* Start Data shown *

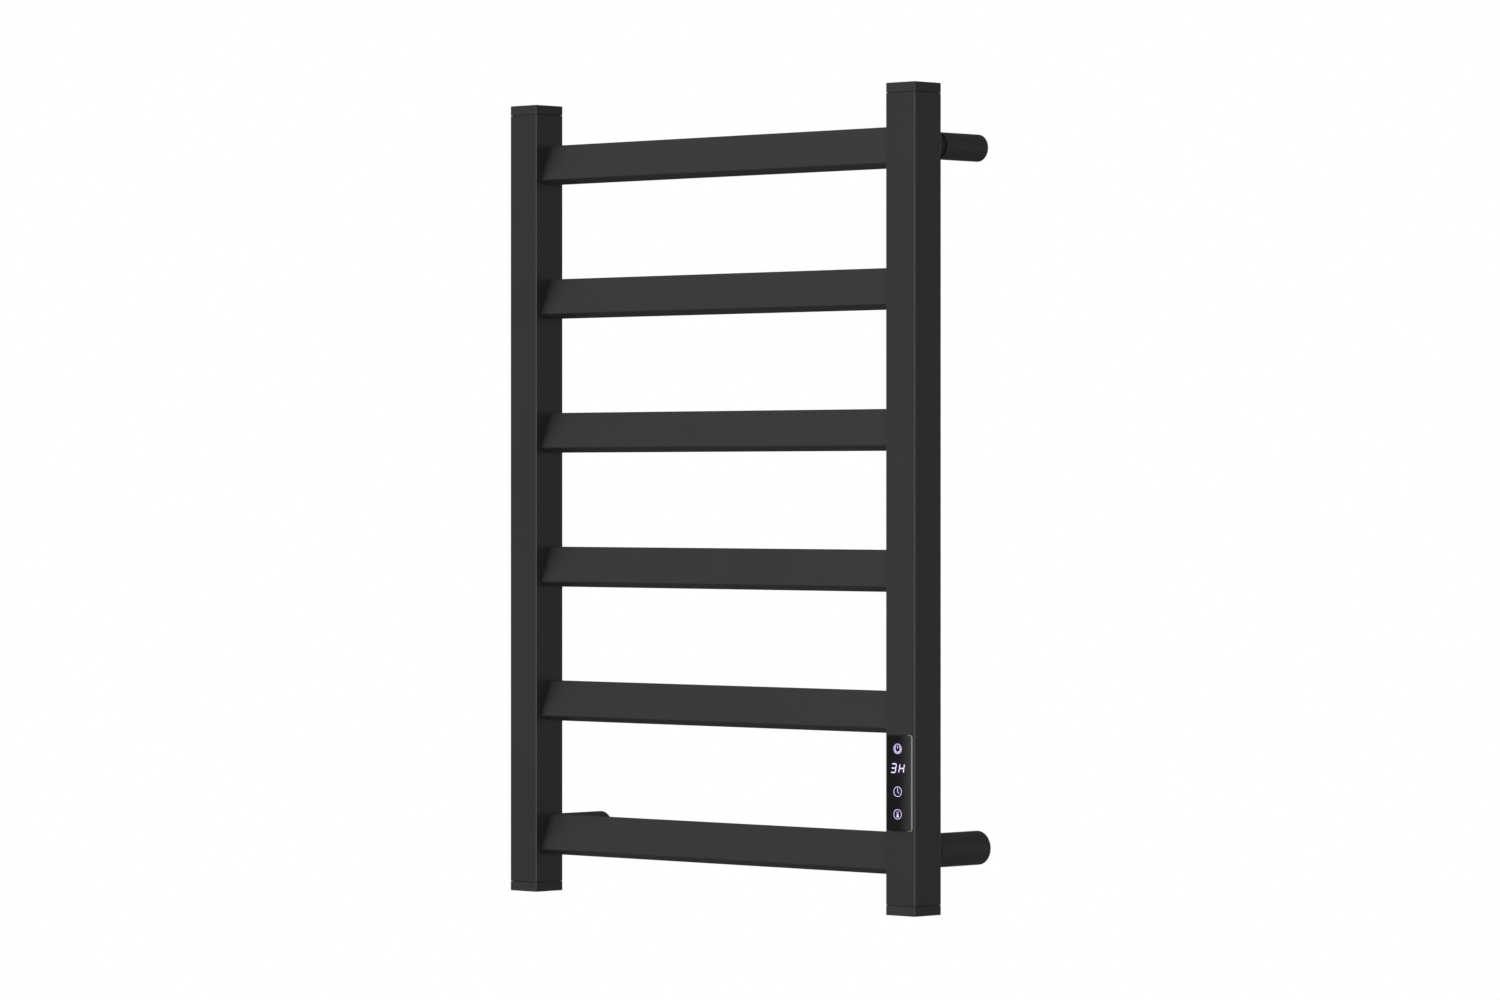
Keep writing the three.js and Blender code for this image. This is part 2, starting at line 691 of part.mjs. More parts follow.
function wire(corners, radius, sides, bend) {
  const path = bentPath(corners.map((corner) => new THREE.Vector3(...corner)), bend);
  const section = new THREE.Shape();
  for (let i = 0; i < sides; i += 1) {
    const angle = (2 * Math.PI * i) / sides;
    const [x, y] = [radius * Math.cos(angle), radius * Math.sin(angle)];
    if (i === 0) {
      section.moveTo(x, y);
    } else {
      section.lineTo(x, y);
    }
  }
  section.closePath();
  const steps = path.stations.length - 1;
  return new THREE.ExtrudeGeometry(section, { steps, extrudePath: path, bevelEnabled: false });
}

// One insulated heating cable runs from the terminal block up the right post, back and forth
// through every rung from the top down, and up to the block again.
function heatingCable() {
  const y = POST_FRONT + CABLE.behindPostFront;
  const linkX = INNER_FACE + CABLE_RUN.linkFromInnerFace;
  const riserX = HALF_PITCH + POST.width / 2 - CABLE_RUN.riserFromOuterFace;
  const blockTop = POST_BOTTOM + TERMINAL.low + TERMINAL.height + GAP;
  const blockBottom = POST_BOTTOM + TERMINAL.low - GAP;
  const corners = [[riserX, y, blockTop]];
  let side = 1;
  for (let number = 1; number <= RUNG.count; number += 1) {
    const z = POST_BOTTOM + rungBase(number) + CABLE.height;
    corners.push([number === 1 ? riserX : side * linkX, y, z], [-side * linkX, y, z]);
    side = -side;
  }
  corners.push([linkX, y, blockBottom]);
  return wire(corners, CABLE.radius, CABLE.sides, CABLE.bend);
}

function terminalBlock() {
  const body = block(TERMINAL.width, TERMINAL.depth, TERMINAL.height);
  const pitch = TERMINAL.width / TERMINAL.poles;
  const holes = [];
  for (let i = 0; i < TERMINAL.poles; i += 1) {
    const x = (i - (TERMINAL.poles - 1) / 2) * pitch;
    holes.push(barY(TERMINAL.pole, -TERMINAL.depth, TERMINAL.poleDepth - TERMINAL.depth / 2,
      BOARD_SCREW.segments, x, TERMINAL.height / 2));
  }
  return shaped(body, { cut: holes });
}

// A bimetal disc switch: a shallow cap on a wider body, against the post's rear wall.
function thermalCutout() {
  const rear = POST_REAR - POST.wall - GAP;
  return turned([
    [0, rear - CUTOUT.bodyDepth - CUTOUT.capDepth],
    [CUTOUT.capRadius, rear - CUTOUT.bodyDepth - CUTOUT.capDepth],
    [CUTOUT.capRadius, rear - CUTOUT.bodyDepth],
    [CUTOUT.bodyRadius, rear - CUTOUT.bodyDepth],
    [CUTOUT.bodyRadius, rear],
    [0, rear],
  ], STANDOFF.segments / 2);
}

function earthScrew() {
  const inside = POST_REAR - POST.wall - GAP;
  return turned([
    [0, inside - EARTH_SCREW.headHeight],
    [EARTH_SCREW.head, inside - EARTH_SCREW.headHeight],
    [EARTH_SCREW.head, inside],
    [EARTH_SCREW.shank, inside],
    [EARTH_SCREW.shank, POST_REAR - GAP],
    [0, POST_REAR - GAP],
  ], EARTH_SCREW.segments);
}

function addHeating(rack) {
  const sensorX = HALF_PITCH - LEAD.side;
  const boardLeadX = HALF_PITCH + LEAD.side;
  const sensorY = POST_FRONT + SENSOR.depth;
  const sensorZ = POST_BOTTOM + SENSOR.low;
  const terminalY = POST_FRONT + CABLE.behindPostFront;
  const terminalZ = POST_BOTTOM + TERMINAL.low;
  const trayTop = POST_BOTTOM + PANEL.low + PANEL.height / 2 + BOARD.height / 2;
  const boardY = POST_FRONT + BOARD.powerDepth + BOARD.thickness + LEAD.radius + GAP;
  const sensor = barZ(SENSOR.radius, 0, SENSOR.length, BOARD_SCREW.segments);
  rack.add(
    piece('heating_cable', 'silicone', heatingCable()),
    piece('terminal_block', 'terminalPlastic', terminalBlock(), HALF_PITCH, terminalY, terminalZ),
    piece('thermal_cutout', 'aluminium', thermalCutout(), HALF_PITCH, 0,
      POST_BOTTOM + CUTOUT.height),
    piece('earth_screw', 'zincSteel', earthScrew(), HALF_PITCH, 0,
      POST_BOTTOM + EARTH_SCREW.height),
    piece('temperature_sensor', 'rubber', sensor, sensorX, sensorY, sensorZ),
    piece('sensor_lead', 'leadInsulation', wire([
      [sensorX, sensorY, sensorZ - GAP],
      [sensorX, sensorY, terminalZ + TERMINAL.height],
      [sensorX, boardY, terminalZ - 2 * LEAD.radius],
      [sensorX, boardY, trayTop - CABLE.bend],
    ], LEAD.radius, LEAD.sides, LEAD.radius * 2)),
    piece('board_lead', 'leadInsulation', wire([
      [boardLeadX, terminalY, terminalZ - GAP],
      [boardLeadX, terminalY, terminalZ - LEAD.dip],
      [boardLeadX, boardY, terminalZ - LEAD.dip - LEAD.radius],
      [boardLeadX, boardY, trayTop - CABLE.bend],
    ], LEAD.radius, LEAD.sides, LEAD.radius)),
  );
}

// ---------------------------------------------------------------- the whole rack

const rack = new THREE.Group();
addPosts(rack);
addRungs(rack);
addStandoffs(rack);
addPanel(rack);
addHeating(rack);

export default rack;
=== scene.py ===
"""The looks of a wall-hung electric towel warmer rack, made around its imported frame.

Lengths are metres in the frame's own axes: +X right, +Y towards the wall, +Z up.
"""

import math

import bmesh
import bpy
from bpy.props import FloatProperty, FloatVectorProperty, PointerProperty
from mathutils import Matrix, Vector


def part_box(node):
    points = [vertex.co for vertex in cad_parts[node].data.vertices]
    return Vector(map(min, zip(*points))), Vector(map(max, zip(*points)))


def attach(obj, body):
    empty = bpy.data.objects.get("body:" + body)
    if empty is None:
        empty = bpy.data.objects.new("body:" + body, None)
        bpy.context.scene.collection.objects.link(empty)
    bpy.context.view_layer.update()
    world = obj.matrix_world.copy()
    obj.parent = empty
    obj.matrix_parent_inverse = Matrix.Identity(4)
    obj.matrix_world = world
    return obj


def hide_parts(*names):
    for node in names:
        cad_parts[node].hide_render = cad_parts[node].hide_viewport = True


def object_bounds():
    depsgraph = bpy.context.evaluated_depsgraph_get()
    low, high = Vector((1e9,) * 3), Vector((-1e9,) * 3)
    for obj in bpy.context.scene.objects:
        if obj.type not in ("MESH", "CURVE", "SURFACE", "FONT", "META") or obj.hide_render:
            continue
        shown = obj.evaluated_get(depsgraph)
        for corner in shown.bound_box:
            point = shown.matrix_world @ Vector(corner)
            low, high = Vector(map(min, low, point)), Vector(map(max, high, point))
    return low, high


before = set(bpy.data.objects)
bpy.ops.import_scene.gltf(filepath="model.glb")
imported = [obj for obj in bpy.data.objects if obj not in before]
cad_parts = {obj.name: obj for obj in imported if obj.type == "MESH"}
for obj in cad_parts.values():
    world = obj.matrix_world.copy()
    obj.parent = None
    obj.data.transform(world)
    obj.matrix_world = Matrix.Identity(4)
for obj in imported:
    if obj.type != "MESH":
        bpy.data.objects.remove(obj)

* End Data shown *

• _Exercise description_
Word for word, quote all of the data above.

• _Output for this task_
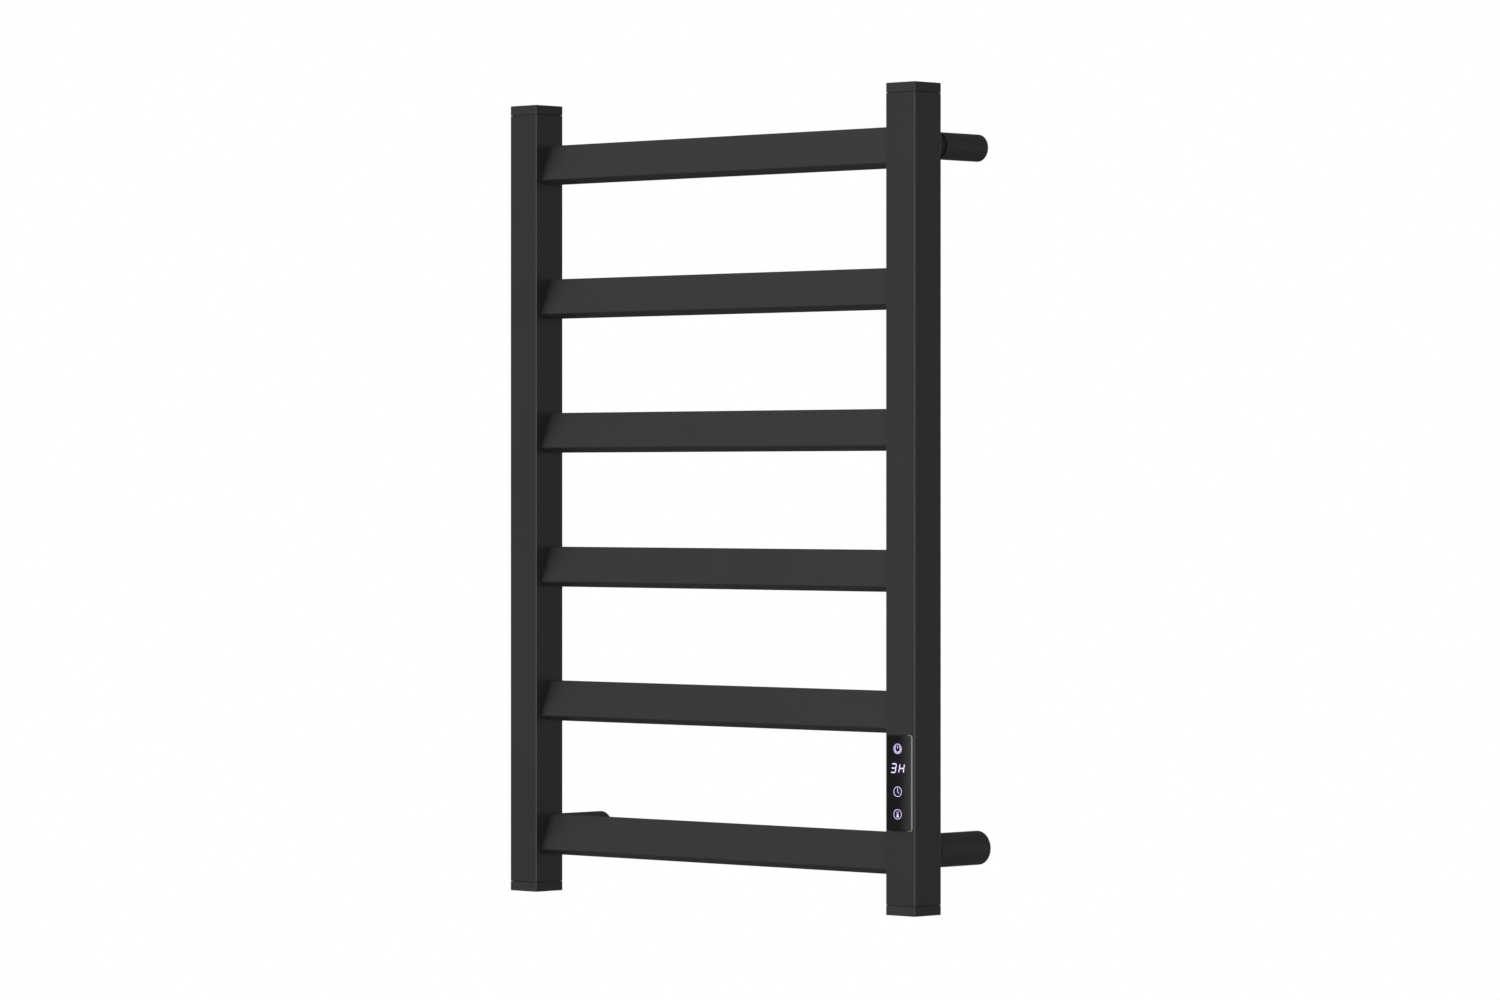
Keep writing the three.js and Blender code for this image. This is part 2, starting at line 691 of part.mjs. More parts follow.
function wire(corners, radius, sides, bend) {
  const path = bentPath(corners.map((corner) => new THREE.Vector3(...corner)), bend);
  const section = new THREE.Shape();
  for (let i = 0; i < sides; i += 1) {
    const angle = (2 * Math.PI * i) / sides;
    const [x, y] = [radius * Math.cos(angle), radius * Math.sin(angle)];
    if (i === 0) {
      section.moveTo(x, y);
    } else {
      section.lineTo(x, y);
    }
  }
  section.closePath();
  const steps = path.stations.length - 1;
  return new THREE.ExtrudeGeometry(section, { steps, extrudePath: path, bevelEnabled: false });
}

// One insulated heating cable runs from the terminal block up the right post, back and forth
// through every rung from the top down, and up to the block again.
function heatingCable() {
  const y = POST_FRONT + CABLE.behindPostFront;
  const linkX = INNER_FACE + CABLE_RUN.linkFromInnerFace;
  const riserX = HALF_PITCH + POST.width / 2 - CABLE_RUN.riserFromOuterFace;
  const blockTop = POST_BOTTOM + TERMINAL.low + TERMINAL.height + GAP;
  const blockBottom = POST_BOTTOM + TERMINAL.low - GAP;
  const corners = [[riserX, y, blockTop]];
  let side = 1;
  for (let number = 1; number <= RUNG.count; number += 1) {
    const z = POST_BOTTOM + rungBase(number) + CABLE.height;
    corners.push([number === 1 ? riserX : side * linkX, y, z], [-side * linkX, y, z]);
    side = -side;
  }
  corners.push([linkX, y, blockBottom]);
  return wire(corners, CABLE.radius, CABLE.sides, CABLE.bend);
}

function terminalBlock() {
  const body = block(TERMINAL.width, TERMINAL.depth, TERMINAL.height);
  const pitch = TERMINAL.width / TERMINAL.poles;
  const holes = [];
  for (let i = 0; i < TERMINAL.poles; i += 1) {
    const x = (i - (TERMINAL.poles - 1) / 2) * pitch;
    holes.push(barY(TERMINAL.pole, -TERMINAL.depth, TERMINAL.poleDepth - TERMINAL.depth / 2,
      BOARD_SCREW.segments, x, TERMINAL.height / 2));
  }
  return shaped(body, { cut: holes });
}

// A bimetal disc switch: a shallow cap on a wider body, against the post's rear wall.
function thermalCutout() {
  const rear = POST_REAR - POST.wall - GAP;
  return turned([
    [0, rear - CUTOUT.bodyDepth - CUTOUT.capDepth],
    [CUTOUT.capRadius, rear - CUTOUT.bodyDepth - CUTOUT.capDepth],
    [CUTOUT.capRadius, rear - CUTOUT.bodyDepth],
    [CUTOUT.bodyRadius, rear - CUTOUT.bodyDepth],
    [CUTOUT.bodyRadius, rear],
    [0, rear],
  ], STANDOFF.segments / 2);
}

function earthScrew() {
  const inside = POST_REAR - POST.wall - GAP;
  return turned([
    [0, inside - EARTH_SCREW.headHeight],
    [EARTH_SCREW.head, inside - EARTH_SCREW.headHeight],
    [EARTH_SCREW.head, inside],
    [EARTH_SCREW.shank, inside],
    [EARTH_SCREW.shank, POST_REAR - GAP],
    [0, POST_REAR - GAP],
  ], EARTH_SCREW.segments);
}

function addHeating(rack) {
  const sensorX = HALF_PITCH - LEAD.side;
  const boardLeadX = HALF_PITCH + LEAD.side;
  const sensorY = POST_FRONT + SENSOR.depth;
  const sensorZ = POST_BOTTOM + SENSOR.low;
  const terminalY = POST_FRONT + CABLE.behindPostFront;
  const terminalZ = POST_BOTTOM + TERMINAL.low;
  const trayTop = POST_BOTTOM + PANEL.low + PANEL.height / 2 + BOARD.height / 2;
  const boardY = POST_FRONT + BOARD.powerDepth + BOARD.thickness + LEAD.radius + GAP;
  const sensor = barZ(SENSOR.radius, 0, SENSOR.length, BOARD_SCREW.segments);
  rack.add(
    piece('heating_cable', 'silicone', heatingCable()),
    piece('terminal_block', 'terminalPlastic', terminalBlock(), HALF_PITCH, terminalY, terminalZ),
    piece('thermal_cutout', 'aluminium', thermalCutout(), HALF_PITCH, 0,
      POST_BOTTOM + CUTOUT.height),
    piece('earth_screw', 'zincSteel', earthScrew(), HALF_PITCH, 0,
      POST_BOTTOM + EARTH_SCREW.height),
    piece('temperature_sensor', 'rubber', sensor, sensorX, sensorY, sensorZ),
    piece('sensor_lead', 'leadInsulation', wire([
      [sensorX, sensorY, sensorZ - GAP],
      [sensorX, sensorY, terminalZ + TERMINAL.height],
      [sensorX, boardY, terminalZ - 2 * LEAD.radius],
      [sensorX, boardY, trayTop - CABLE.bend],
    ], LEAD.radius, LEAD.sides, LEAD.radius * 2)),
    piece('board_lead', 'leadInsulation', wire([
      [boardLeadX, terminalY, terminalZ - GAP],
      [boardLeadX, terminalY, terminalZ - LEAD.dip],
      [boardLeadX, boardY, terminalZ - LEAD.dip - LEAD.radius],
      [boardLeadX, boardY, trayTop - CABLE.bend],
    ], LEAD.radius, LEAD.sides, LEAD.radius)),
  );
}

// ---------------------------------------------------------------- the whole rack

const rack = new THREE.Group();
addPosts(rack);
addRungs(rack);
addStandoffs(rack);
addPanel(rack);
addHeating(rack);

export default rack;
=== scene.py ===
"""The looks of a wall-hung electric towel warmer rack, made around its imported frame.

Lengths are metres in the frame's own axes: +X right, +Y towards the wall, +Z up.
"""

import math

import bmesh
import bpy
from bpy.props import FloatProperty, FloatVectorProperty, PointerProperty
from mathutils import Matrix, Vector


def part_box(node):
    points = [vertex.co for vertex in cad_parts[node].data.vertices]
    return Vector(map(min, zip(*points))), Vector(map(max, zip(*points)))


def attach(obj, body):
    empty = bpy.data.objects.get("body:" + body)
    if empty is None:
        empty = bpy.data.objects.new("body:" + body, None)
        bpy.context.scene.collection.objects.link(empty)
    bpy.context.view_layer.update()
    world = obj.matrix_world.copy()
    obj.parent = empty
    obj.matrix_parent_inverse = Matrix.Identity(4)
    obj.matrix_world = world
    return obj


def hide_parts(*names):
    for node in names:
        cad_parts[node].hide_render = cad_parts[node].hide_viewport = True


def object_bounds():
    depsgraph = bpy.context.evaluated_depsgraph_get()
    low, high = Vector((1e9,) * 3), Vector((-1e9,) * 3)
    for obj in bpy.context.scene.objects:
        if obj.type not in ("MESH", "CURVE", "SURFACE", "FONT", "META") or obj.hide_render:
            continue
        shown = obj.evaluated_get(depsgraph)
        for corner in shown.bound_box:
            point = shown.matrix_world @ Vector(corner)
            low, high = Vector(map(min, low, point)), Vector(map(max, high, point))
    return low, high


before = set(bpy.data.objects)
bpy.ops.import_scene.gltf(filepath="model.glb")
imported = [obj for obj in bpy.data.objects if obj not in before]
cad_parts = {obj.name: obj for obj in imported if obj.type == "MESH"}
for obj in cad_parts.values():
    world = obj.matrix_world.copy()
    obj.parent = None
    obj.data.transform(world)
    obj.matrix_world = Matrix.Identity(4)
for obj in imported:
    if obj.type != "MESH":
        bpy.data.objects.remove(obj)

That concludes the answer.